On Saturday morning we came out of the subway at 42nd St. and Lexington and floated down the street in a seemingly endless throng of humanity. We started walking east toward First Ave. and the United Nations where the massive rally was scheduled. Police barricades, though, prevented us from moving down 42nd St. The human sea became a chaotic whirlpool. People didn’t quite know what to do. “Well,” Beverly said to us, “let’s just walk north and see where we can cut over.” I was doubtful, but she dragged us along. She studied each street we passed, but they were heavily fortified by the NYPD. Finally, when we reached 81st St., she said, “Hey, there are only three cops down there — let’s try this one.” Before I could raise a counter-argument, she was leading several thousand protesters down toward First Ave. The police officers, seeing this determined river of humanity flooding toward them, did the sensible thing and stepped aside. Eventually we got over to First Ave., turned south, and headed for the rally. (Maybe it’s a coincidence, but several weeks after taking charge of one of the legs of the February 15 march in New York — and joining 2,400 people two nights later at the “Poems Not Fit for the White House” antiwar poetry reading at Lincoln Center that we found out about at the last minute — doctors were mystified that Beverly’s cancer was nowhere to be found. This past November she celebrated her 82nd birthday, and still swears by the curative power of a New York winter and nonviolent action.)
The U.S. war in Iraq, of course, started a month later, setting in motion the chain of violence and chaos the peace movement predicted. For the movement, it was a tremendous challenge, shifting from preventing a war to stopping one.

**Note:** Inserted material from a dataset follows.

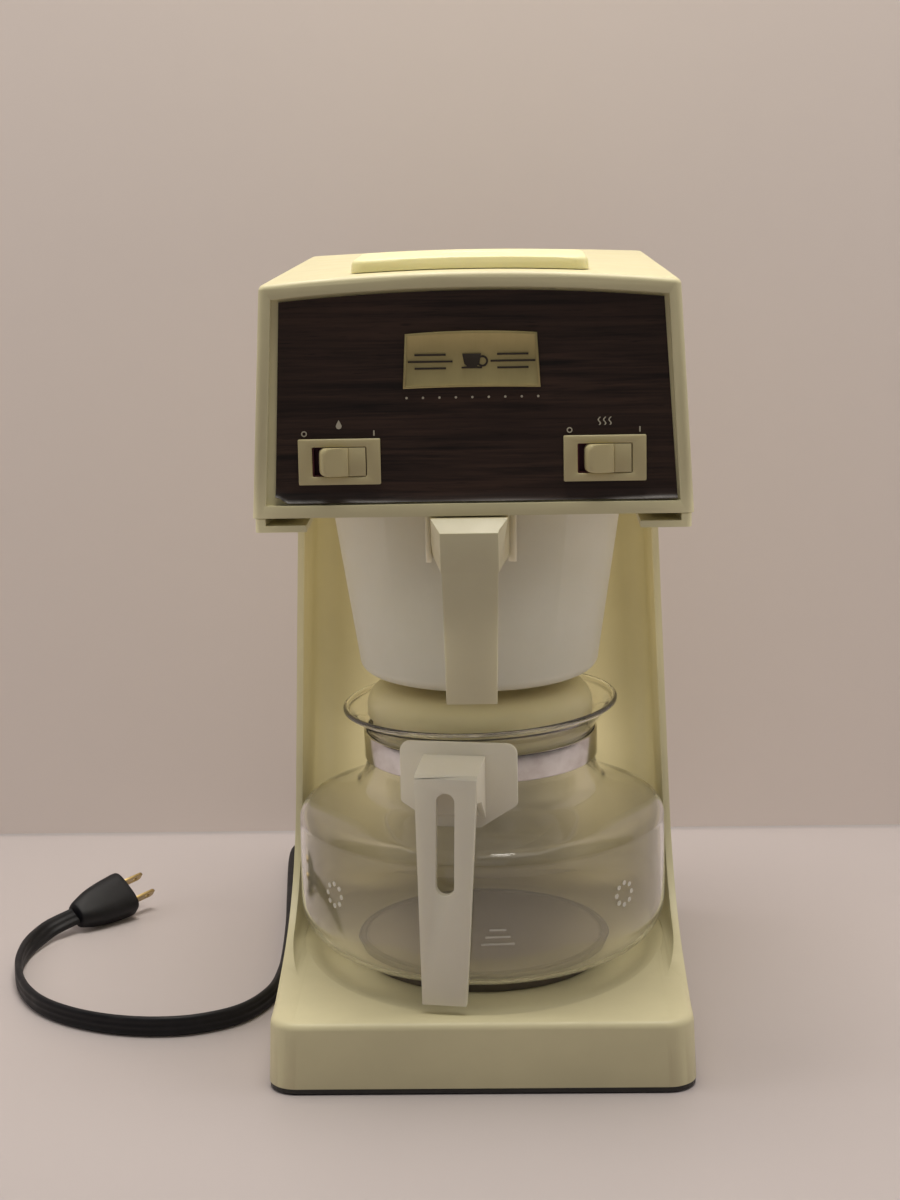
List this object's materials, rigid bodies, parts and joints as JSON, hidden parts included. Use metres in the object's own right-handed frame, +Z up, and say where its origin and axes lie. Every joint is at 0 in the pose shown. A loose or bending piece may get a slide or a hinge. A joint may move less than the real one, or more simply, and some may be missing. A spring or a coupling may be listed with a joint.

In his model of successful social movements, the late Bill Moyer stresses that Stage 4 (Take-Off) is often immediately followed by Stage 5 (Perceptions of Failure). Why? Because, despite the tremendous outpouring of action and energy, movements at this stage usually have not translated this momentum into organized people power and the profound shift of public consciousness that change often will require. When success does not immediately follow, widespread feelings of failure and ineffectiveness often set in.
The Feb. 15, 2003 mobilization is a textbook example of Stage 4. But with the start of the war, it immediately lost significant momentum. Some even saw it as the end of the movement. But for others, it was the beginning of the real work: the arduous task of methodically alerting, educating, winning and mobilizing the populace and thus generating people power for change. This, in fact, is what happened over the next decade — with mobilizations in Washington, large civil disobedience actions at the White House and Congress, determined organizing and innumerable actions and campaigns across the United States, and building infrastructure — for example, the nearly 1,500 groups that comprised United for Peace and Justice.
The United States would likely still be at full throttle in Iraq today if a people power movement hadn’t organized in successive waves over the past 10 years. While I believe that we could have changed the policy sooner with deeper and broader organizing — and perhaps more creative and enduring tactics: what if even one-tenth of us had anticipated Occupy by nearly a decade and had stayed put? — I also hold that we have much to gain from acknowledging the role that this grassroots people-power movement played in changing the policy at all.